Today it remains a place still evolving. Its past, shaped through decades of division and conflict, including the era of the Troubles and symbolic local landmarks such as Freedom Corner (just down the street from the burned-out bus) still sits in the background of community memory and continues to influence perceptions and attitudes. At the same time, the area is steadily moving forward, becoming more mixed in its everyday life and increasingly part of a broader Belfast that is focused on regeneration, connection, and a more integrated future across the city.

There will no doubt be wider discussion about causes, responsibility, and the politics that sit around events like these, and those conversations will continue in the days and weeks ahead. But on the ground, the reality is simpler and harder to ignore. Ordinary people were caught in the aftermath of violence they did not shape or control, returning to homes damaged, streets disrupted, and belongings lost or destroyed. For many, the impact will not end when the clean-up begins or when the headlines move on.
As East Belfast slowly moves forward again, rebuilding itself in visible and invisible ways, scenes like this remain a reminder that the past is never fully separated from the present. Beneath the surface of change and regeneration, there are still difficult histories and ongoing pressures that continue to surface from time to time, leaving marks on places and people alike. The city keeps moving, but not without carrying what it has yet to fully resolve.

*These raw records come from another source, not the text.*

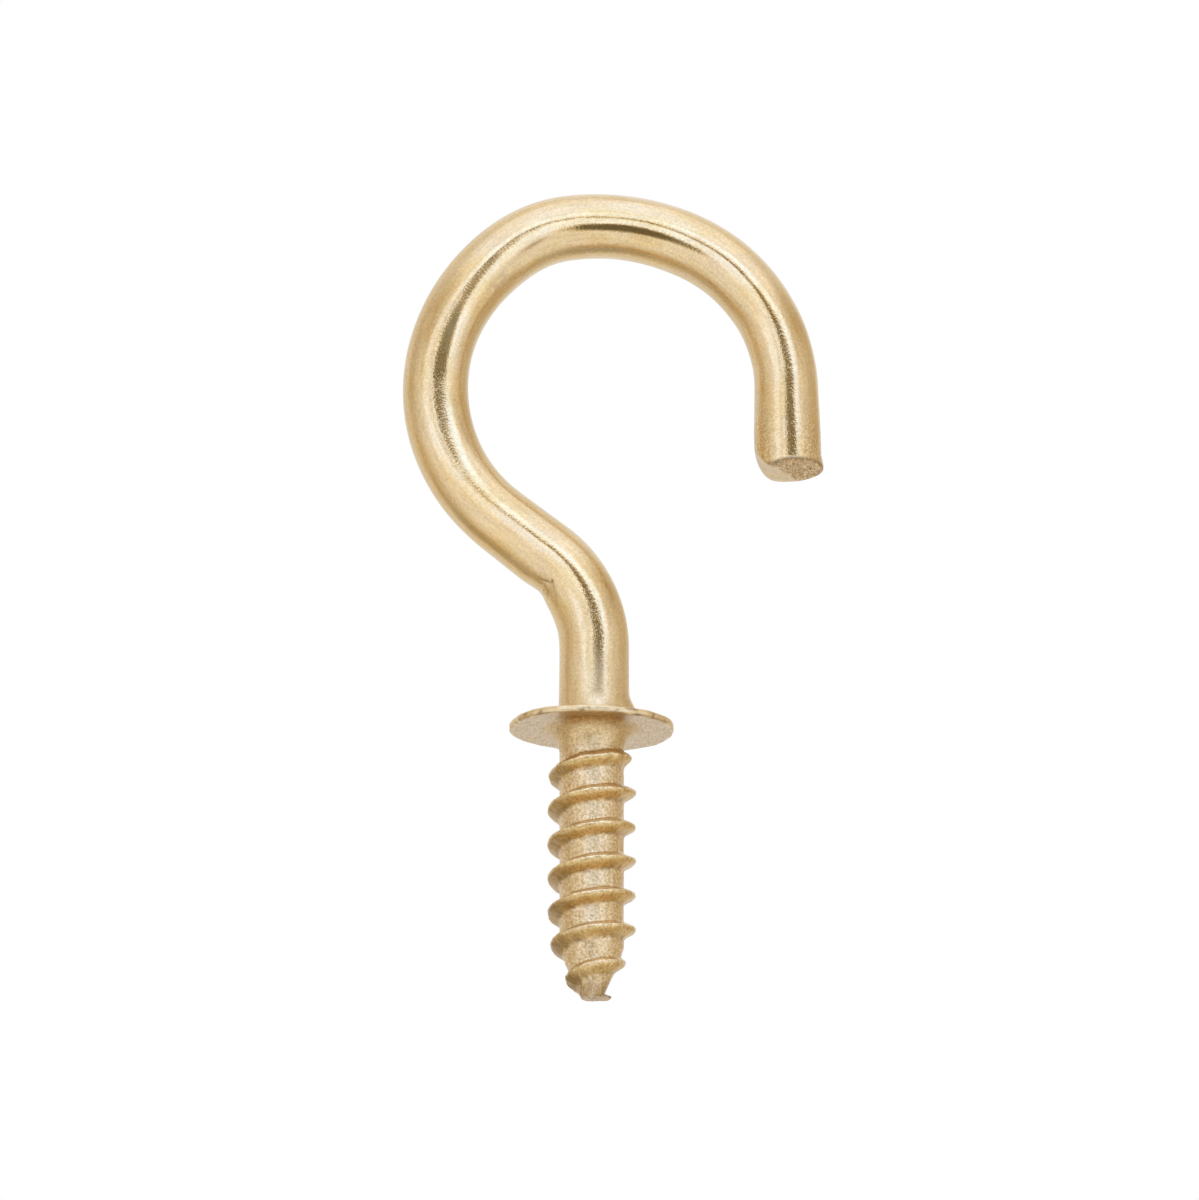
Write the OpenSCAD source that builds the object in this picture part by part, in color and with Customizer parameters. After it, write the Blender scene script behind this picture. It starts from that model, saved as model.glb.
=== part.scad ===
// Cup hook: one length of brass wire with a wood-screw thread on one end, a pressed collar
// where it seats against the shelf, and an open round bow for the cup's handle.
//
// Frame: millimetres, the centre of the collar's seat face is the origin, the screw runs
// down -Z, the bow stands up +Z in the XZ plane, and the mouth opens on the +X side.

/* [Wire] */
// Diameter of the drawn wire that makes the bow
wire_d = 3.08; // [2.4:0.02:4]
// Diameter of the shank, swollen a little where the collar was pressed up
shank_d = 3.3; // [2.6:0.1:4.2]
// How far the shank stands off the screw's axis, towards the mouth
shank_offset = 0.12; // [0:0.02:0.2]

/* [Bow] */
// Height above the seat face at which the shank starts to bend
shank_h = 4.1; // [2:0.05:8]
// Angle that the lower bend turns the wire back
bend_angle = 51.2; // [40:0.1:60]
// Centreline radius of the lower bend
bend_r = 5.85; // [3:0.05:9]
// Straight run between the lower bend and the bow
lead_l = 2.85; // [1:0.05:5]
// Centreline radius of the bow's back, away from the mouth
back_r = 8.25; // [6:0.05:12]
// Angle that the back's radius holds for
back_angle = 81; // [60:1:100]
// Centreline radius of the flatter stretch between the back and the crown
haunch_r = 9.05; // [6:0.05:14]
// Angle that the haunch's radius holds for
haunch_angle = 25; // [10:1:35]
// Centreline radius of the bow's crown
crown_r = 5.7; // [4.5:0.1:12]
// Angle that the crown's radius holds for
crown_angle = 27.5; // [15:0.5:40]
// Centreline radius of the flatter stretch between the crown and the front
shoulder_r = 10.2; // [6:0.1:14]
// Angle that the shoulder's radius holds for
shoulder_angle = 33; // [15:1:40]
// Centreline radius of the bow's front, over the mouth
front_r = 8; // [6:0.05:12]
// Lean of the free end in towards the shank, or out where it is negative
tip_lean = -1.3; // [-4:0.1:5]
// Straight run from the bow to the sheared end
tip_l = 4; // [1.5:0.1:6]

/* [Sheared end] */
// Diameter of the wire at the cut, swollen a little by the shears
cut_d = 3.2; // [2.6:0.02:4.2]
// Slope of the shear cut, short on the side away from the shank
cut_angle = 4; // [0:0.5:20]
// Height above the cut at which its roll-over starts, on the side towards the shank
roll_h = 0.93; // [0.6:0.01:1.1]
// Radius of that roll-over
roll_r = 1.5; // [1.3:0.05:1.8]

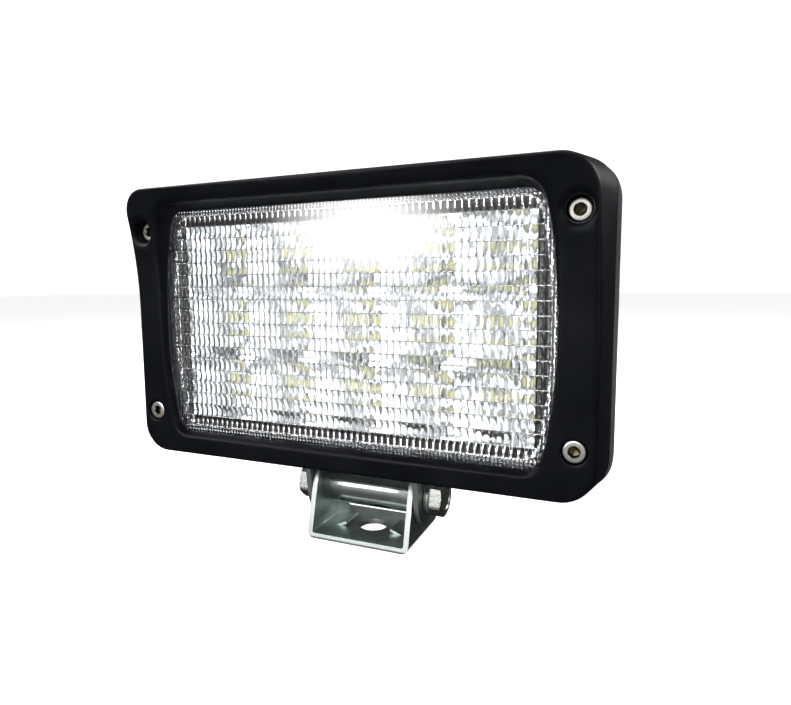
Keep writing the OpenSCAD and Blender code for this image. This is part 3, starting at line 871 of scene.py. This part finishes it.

The burned-out bus lingers as the outline of something that once carried more than passengers, moving through the city as part of an ordinary rhythm that quietly linked neighbourhoods through routine journeys and brief, unremarkable crossings between strangers. In its stillness, that movement feels suspended, its empty burnt frame holding the trace of what once passed through it and what it once connected. It sits now as an echo of that shared continuity, a reminder that a city is sustained not only by its streets and structures, but by people living within them together.